Rogue has to have one the best and worst powers of all the X-Men. I mean, she can literally have every power ever, the downside being that she has no control over her powers, and on a few occasions they all fight for dominance. Rogue’s powers first emerged during her first kiss with a boy named Cody. Cody fell into a coma, and Rogue began wearing body concealing clothes to protect others from her power. She was later adopted by Mystique, who recruited her to the Brotherhood of Mutants. Unfortunately, the more Rogue used her powers, the more psychologically screwed up she became, and eventually begged Charles Xavier for help. Rogue isn’t always at the mercy of her powers though, on a few occasions being able to control who she absorbs from.

47. Nancy Drew (Nancy Drew)

What would the Hardy Boys be like if they were girls…and there was only one of them? Nancy Drew has been one of the biggest names in literature for the last eighty five years (and is somehow the second youngest character in this post). With over a hundred and seventy books to her name, Nancy Drew is the biggest name is female crime solvers (sorry Daphne and Velma). Speaking of the Hardy Boys though, she has occasionally crossed over with them to solve mysteries, when she's not doing so with George and Bess.
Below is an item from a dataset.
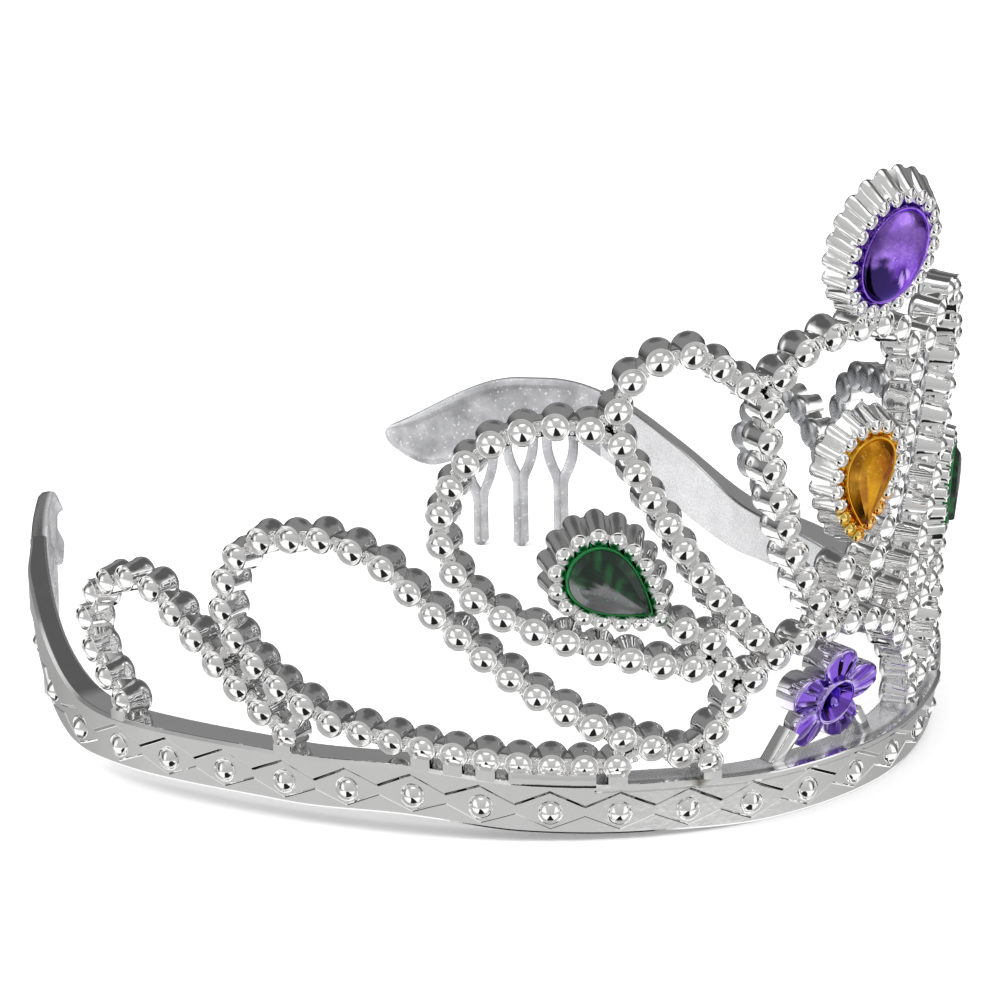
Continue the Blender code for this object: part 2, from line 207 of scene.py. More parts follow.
def trace_plan():
    """Places along the stud line, one every PLAN_STEP, seen from above."""
    places = [Vector((0.0, -HALF_DEPTH))]
    for step in range(int(PANEL_LENGTH / PLAN_STEP)):
        middle = (step + 0.5) * PLAN_STEP
        climb = stepped(PANEL_STEPS, middle + PLAN_STEP / 2) - stepped(PANEL_STEPS, middle - PLAN_STEP / 2)
        level = math.sqrt(PLAN_STEP ** 2 - climb ** 2)
        turn = panel_heading(middle)
        places.append(places[-1] + level * Vector((math.cos(turn), math.sin(turn))))
    return places


PLAN = trace_plan()


def panel_point(along, up, out):
    """The place, in metres, of a panel point; along is positive on the left of the wearer."""
    side = -1.0 if along < 0.0 else 1.0
    distance = abs(along)
    index = min(int(distance / PLAN_STEP), len(PLAN) - 2)
    plan = PLAN[index].lerp(PLAN[index + 1], distance / PLAN_STEP - index)
    turn = panel_heading(distance)
    outward = Vector((math.sin(turn), -math.cos(turn), 0.0))
    tilt = FRONT_LEAN * max(0.0, 1.0 - distance / LEAN_END)
    height = STUD_LINE_HEIGHT + stepped(PANEL_STEPS, distance) + up * math.cos(tilt)
    place = Vector((plan.x, plan.y, height)) + outward * (out + up * math.sin(tilt))
    place.x *= side
    return place * MM


def panel_frame(along, up, out=0.0):
    """A local frame on the panel in millimetres: X round the head, Y up, Z out of its face."""
    side = -1.0 if along < 0.0 else 1.0
    centre = panel_point(along, up, out)
    ahead = panel_point(along + 0.5 * side, up, out)
    above = panel_point(along, up + 0.5, out)
    round_head = (ahead - centre).normalized() * side
    upward = (above - centre).normalized()
    facing = round_head.cross(upward).normalized()
    upward = facing.cross(round_head)
    turned = Matrix((round_head, upward, facing)).transposed().to_4x4()
    return Matrix.Translation(centre) @ turned @ Matrix.Scale(MM, 4)


# ---- solids and pieces ----


class Solids:
    """Closed solids in metres that make up one piece, and how bare of plating each corner is."""

    def __init__(self):
        self.points = []
        self.faces = []
        self.bare = []

    def skin(self, rings, marks):
        """Join rings of equally many points and close both ends.

        A ring's mark is one number, or a list with a number for each of its points.
        """
        size = len(rings[0])
        first = len(self.points)
        for ring, mark in zip(rings, marks):
            self.points.extend(ring)
            self.bare.extend(mark if isinstance(mark, list) else [mark] * size)
        for row in range(len(rings) - 1):
            low = first + row * size
            for i in range(size):
                j = (i + 1) % size
                self.faces.append((low + i, low + j, low + size + j, low + size + i))
        self.faces.append(tuple(range(first + size - 1, first - 1, -1)))
        last = first + (len(rings) - 1) * size
        self.faces.append(tuple(range(last, last + size)))


def bareness(outline):
    """How bare each spot of an outline is: its third number, or nothing."""
    return [spot[2] if len(spot) > 2 else 0.0 for spot in outline]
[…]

46. Belle (Beauty and the Beast)


So, is this about the 1756 fairy tale by Jeanne-Marie Leprince de Beaumont, or the 1991 movie by Disney? Screw it, I’m doing both. It keeps my Nancy Drew fact alive if I include Beaumont’s version. They both feature Belle falling in love with a prince who was transformed into a beast until such time as he could get a woman to love him. In Disney’s version, she a bibliophile (person who loves books), and doesn’t care that the rest of her village thinks she’s weird for being so. In Beaumont’s version, her (evil) sisters guilt her into staying with them long enough for The Beast to almost die of heartbreak. Because fairy tale logic.